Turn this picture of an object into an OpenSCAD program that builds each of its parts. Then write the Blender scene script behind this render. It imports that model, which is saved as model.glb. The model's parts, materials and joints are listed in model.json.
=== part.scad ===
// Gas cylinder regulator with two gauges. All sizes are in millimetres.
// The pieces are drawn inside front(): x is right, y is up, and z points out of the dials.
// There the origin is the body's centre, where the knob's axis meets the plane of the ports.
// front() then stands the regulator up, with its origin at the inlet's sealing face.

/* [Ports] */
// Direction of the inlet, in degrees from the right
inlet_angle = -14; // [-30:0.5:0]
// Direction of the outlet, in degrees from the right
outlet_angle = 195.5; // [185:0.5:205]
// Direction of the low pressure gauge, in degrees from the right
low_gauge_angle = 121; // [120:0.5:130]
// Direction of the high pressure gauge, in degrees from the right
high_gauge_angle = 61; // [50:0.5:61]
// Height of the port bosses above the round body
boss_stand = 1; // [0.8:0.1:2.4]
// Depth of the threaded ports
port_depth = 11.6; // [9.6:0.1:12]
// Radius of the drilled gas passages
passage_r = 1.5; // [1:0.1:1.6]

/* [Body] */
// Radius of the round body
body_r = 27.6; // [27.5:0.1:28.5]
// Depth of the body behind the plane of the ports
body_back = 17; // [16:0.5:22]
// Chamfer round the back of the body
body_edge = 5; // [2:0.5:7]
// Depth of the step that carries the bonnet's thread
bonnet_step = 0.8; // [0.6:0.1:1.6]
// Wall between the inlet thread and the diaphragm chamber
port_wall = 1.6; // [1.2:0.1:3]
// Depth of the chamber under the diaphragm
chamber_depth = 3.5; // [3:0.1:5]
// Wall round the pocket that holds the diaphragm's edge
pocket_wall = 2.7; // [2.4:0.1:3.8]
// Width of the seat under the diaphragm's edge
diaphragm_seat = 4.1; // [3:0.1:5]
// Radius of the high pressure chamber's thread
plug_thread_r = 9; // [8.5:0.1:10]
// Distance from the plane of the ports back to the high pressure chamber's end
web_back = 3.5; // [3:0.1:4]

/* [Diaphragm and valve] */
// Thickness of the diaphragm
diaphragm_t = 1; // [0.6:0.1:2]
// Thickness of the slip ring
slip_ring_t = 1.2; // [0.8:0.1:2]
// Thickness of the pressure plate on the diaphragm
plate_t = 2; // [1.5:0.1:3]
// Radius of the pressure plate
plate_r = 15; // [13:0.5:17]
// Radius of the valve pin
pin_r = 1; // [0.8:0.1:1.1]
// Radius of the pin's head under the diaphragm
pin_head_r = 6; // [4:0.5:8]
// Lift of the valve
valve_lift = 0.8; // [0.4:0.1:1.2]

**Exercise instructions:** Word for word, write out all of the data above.

**Result of the exercise:**
Turn this picture of an object into an OpenSCAD program that builds each of its parts. Then write the Blender scene script behind this render. It imports that model, which is saved as model.glb. The model's parts, materials and joints are listed in model.json.
=== part.scad ===
// Gas cylinder regulator with two gauges. All sizes are in millimetres.
// The pieces are drawn inside front(): x is right, y is up, and z points out of the dials.
// There the origin is the body's centre, where the knob's axis meets the plane of the ports.
// front() then stands the regulator up, with its origin at the inlet's sealing face.

/* [Ports] */
// Direction of the inlet, in degrees from the right
inlet_angle = -14; // [-30:0.5:0]
// Direction of the outlet, in degrees from the right
outlet_angle = 195.5; // [185:0.5:205]
// Direction of the low pressure gauge, in degrees from the right
low_gauge_angle = 121; // [120:0.5:130]
// Direction of the high pressure gauge, in degrees from the right
high_gauge_angle = 61; // [50:0.5:61]
// Height of the port bosses above the round body
boss_stand = 1; // [0.8:0.1:2.4]
// Depth of the threaded ports
port_depth = 11.6; // [9.6:0.1:12]
// Radius of the drilled gas passages
passage_r = 1.5; // [1:0.1:1.6]

/* [Body] */
// Radius of the round body
body_r = 27.6; // [27.5:0.1:28.5]
// Depth of the body behind the plane of the ports
body_back = 17; // [16:0.5:22]
// Chamfer round the back of the body
body_edge = 5; // [2:0.5:7]
// Depth of the step that carries the bonnet's thread
bonnet_step = 0.8; // [0.6:0.1:1.6]
// Wall between the inlet thread and the diaphragm chamber
port_wall = 1.6; // [1.2:0.1:3]
// Depth of the chamber under the diaphragm
chamber_depth = 3.5; // [3:0.1:5]
// Wall round the pocket that holds the diaphragm's edge
pocket_wall = 2.7; // [2.4:0.1:3.8]
// Width of the seat under the diaphragm's edge
diaphragm_seat = 4.1; // [3:0.1:5]
// Radius of the high pressure chamber's thread
plug_thread_r = 9; // [8.5:0.1:10]
// Distance from the plane of the ports back to the high pressure chamber's end
web_back = 3.5; // [3:0.1:4]

/* [Diaphragm and valve] */
// Thickness of the diaphragm
diaphragm_t = 1; // [0.6:0.1:2]
// Thickness of the slip ring
slip_ring_t = 1.2; // [0.8:0.1:2]
// Thickness of the pressure plate on the diaphragm
plate_t = 2; // [1.5:0.1:3]
// Radius of the pressure plate
plate_r = 15; // [13:0.5:17]
// Radius of the valve pin
pin_r = 1; // [0.8:0.1:1.1]
// Radius of the pin's head under the diaphragm
pin_head_r = 6; // [4:0.5:8]
// Lift of the valve
valve_lift = 0.8; // [0.4:0.1:1.2]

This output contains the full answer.